Теперь главнейшее. Сижу на диване с А.А. И думаю, как сформулировать вопрос о работе над Гумилевым. Ей Мандельштамы об этом еще не говорили. Так сидели молча… Она оборачивается и говорит: «Когда будете в Ленинграде, я ознакомлю вас со всеми» etc… Это – гипноз.
Она: «Да, знать Комаровского – это марка. А знаете, Коля говорил: "Это я научил Васю писать, стихи его сперва были такие четвероногие…" И правда, он, конечно… »[74].
Еще: «…когда Коля приехал из Парижа, я сказала ему, что мы будем разводиться. Мы поехали к Левушке в Бежецк. Было это на Троицу. Мы сидели на солнечном холме, и он мне сказал: “Знаешь, Аня, я чувствую, что я останусь в памяти людей, что жить я буду всегда”».
Может быть, к ней надо было мне подойти уже давно, но без тех прямых условий, в которых встретились сейчас, может быть, не получилось бы нужного. В Ленинграде будут простые и чудные отношения, вот увидишь, и будет работа, в которой она другим не поможет. Верит в это и она.
Лина, познанный О., все с ним связанное, – это очень много, но спокойная, вечная гениальность Ахматовой мне дала столько, сколько мог я сам придумать. Высшая награда – получить ожидаемое, желаемое. Так, как с ней, говорил впервые в жизни. Это необъяснимое сочетание: я говорю, сообщаю, понимаю силу этого и одновременно знаю, что она все это понимает сама. Говорит она, мне все ясно до глубины; а весь разговор – и неожиданность, и новизна. Удивительная форма: о любви так можно говорить с любимой, как мы о поэзии.
Боже, как бы со мной говорил и Он: «Анна Андр. завтра едет».
Сергею Борисовичу
Рудакову
на память
о моих Воронежских
днях
Ахматова.
11 февр. 1936. Вокзал.
…Билет, как и тебе, через Таллера, сидячий, в вагоне «Воронеж – Москва». Сидели в буфете, поезд опаздывал на 2 часа.
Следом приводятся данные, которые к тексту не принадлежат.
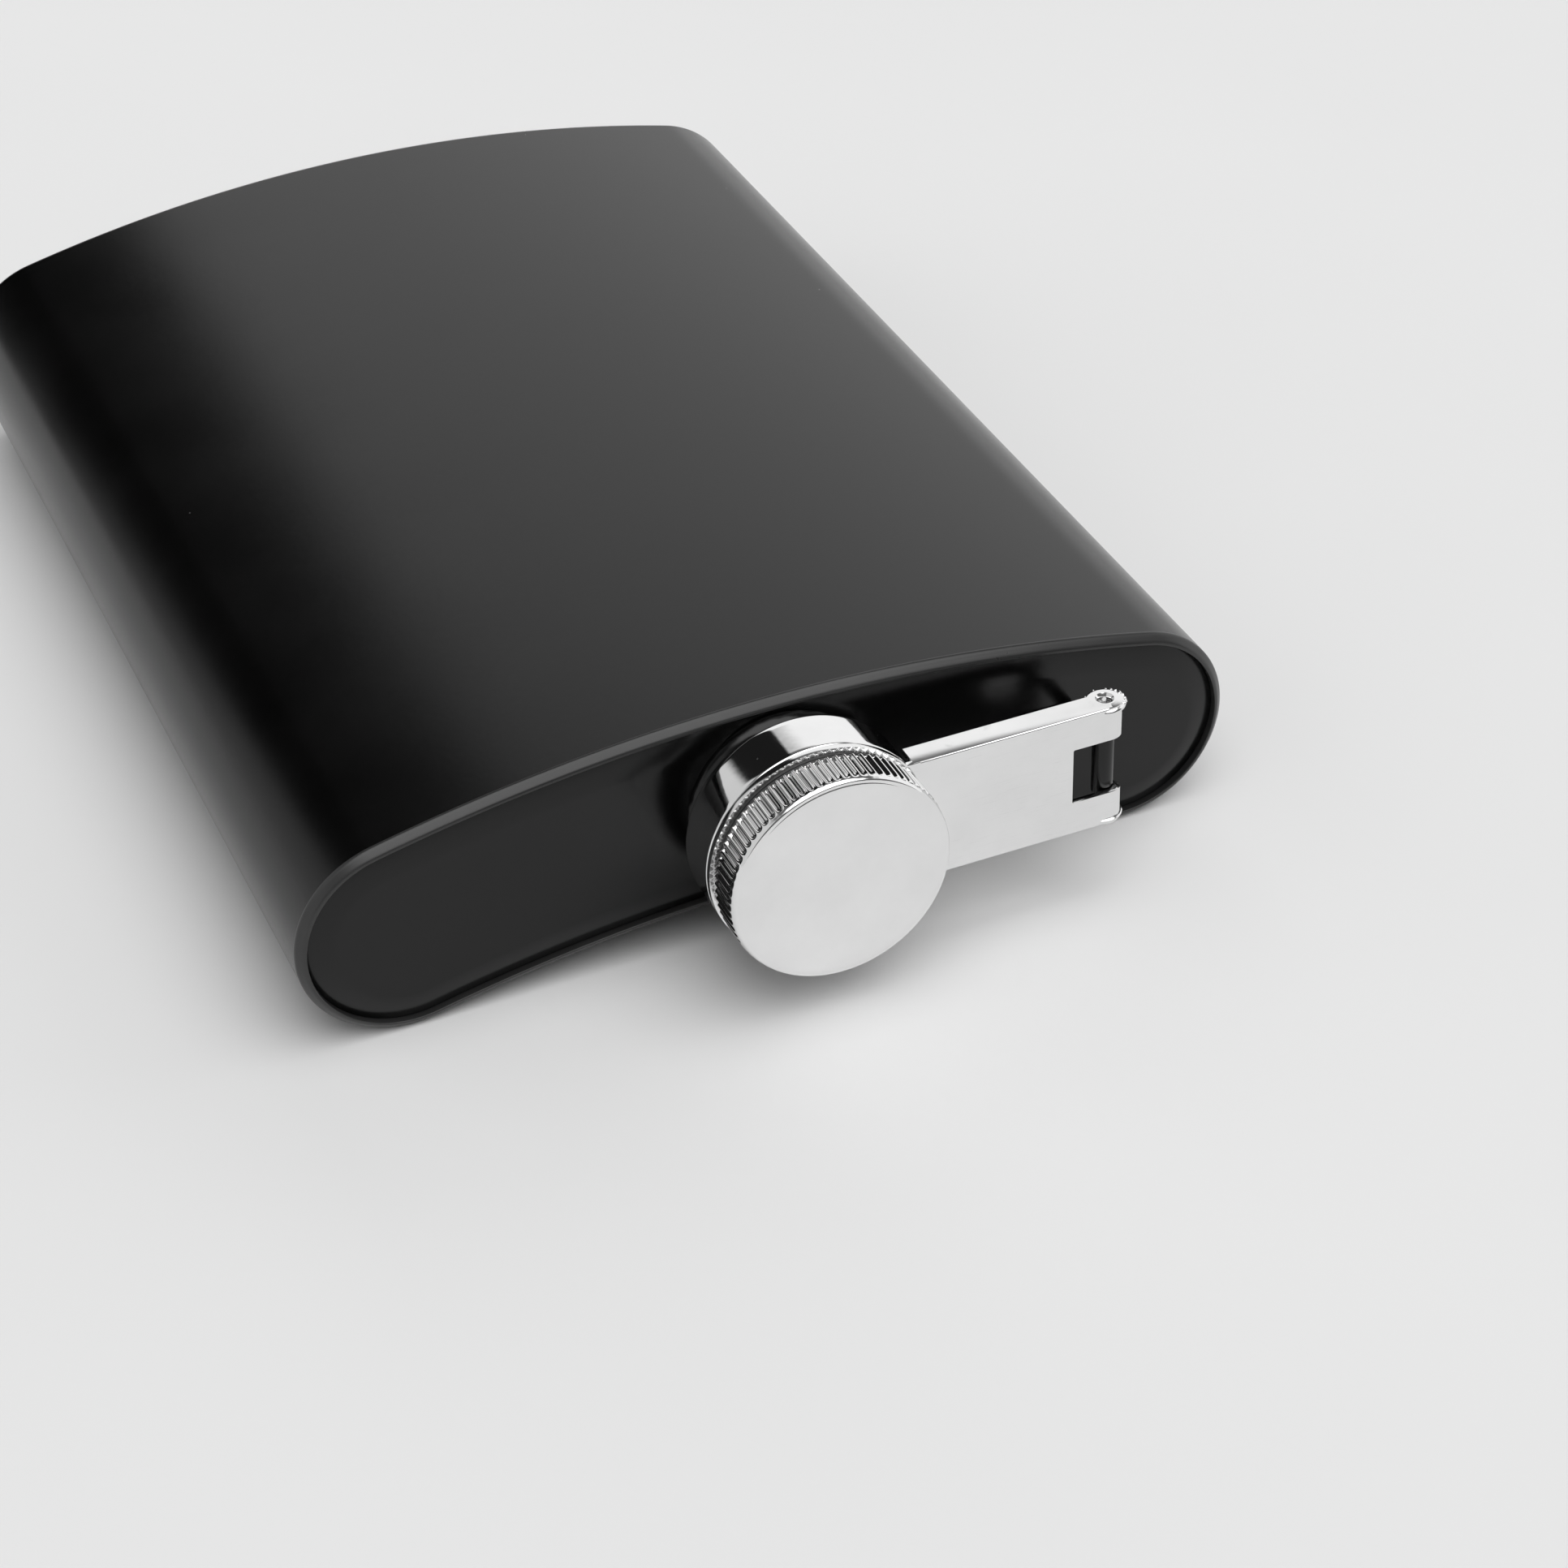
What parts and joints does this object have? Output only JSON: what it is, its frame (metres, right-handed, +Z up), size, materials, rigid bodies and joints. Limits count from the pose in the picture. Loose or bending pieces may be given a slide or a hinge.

Как подали вагон, безумные Мандельштамы усадили ее где-то на 4-м пути – и домой. Одному мне оставаться было нелепо. И чувство, что она так и сейчас не уехала, а с чемоданчиком и сумкой для провизии сидит в своем вагоне, что вагон так и стоит вне состава. Звериная нежность. У О. так пусто стало, просто до слез. Утешенье – надпись…
Н. с похоронно-воспоминательными репликами, мы с О. в разных углах комнаты, почему-то злые друг на друга (ревность?!). К вечеру зашевелились, стали разговаривать. Он получил из Литфонда подтвержденье – телеграмму: «Забронирована путевка Старый Крым». И нет уже и А., ничего, планы, психованье. А потом опять о ее молчанье (языком диагнозов собственных хвороб): «Словарный склероз и расширение аорты мировоззрения, ее недостаточная гибкость – вот причины молчанья». А после Н. вслух читала статью Дынник о Зенкевиче [75] и частично о нем, вообще дрянь с проблесками… Союз пока обо мне отмалчивается, но не окончательно.
…Не только Аннушка, никто не сумел бы и меня «упрекнуть» в несамостоятельности. О. пророчит другое: «изощренность и неправдоподобие». Этого не боюсь. Ты пишешь о книжке. Это единственный выход. Но мыслимо ли? Почитай стихи в «Лит.газ.». Смотри, что было на пленуме в Минске.
…Анна Андреевна еще в Москве…
…Надпись повергла О. в истерику: на «Anno Domini», в 1936 году! Ах, ах!
Он сильно сдал, но все же в этом есть доля политики, т.е. здоровье-то плохо, но оно обыгрывается еще.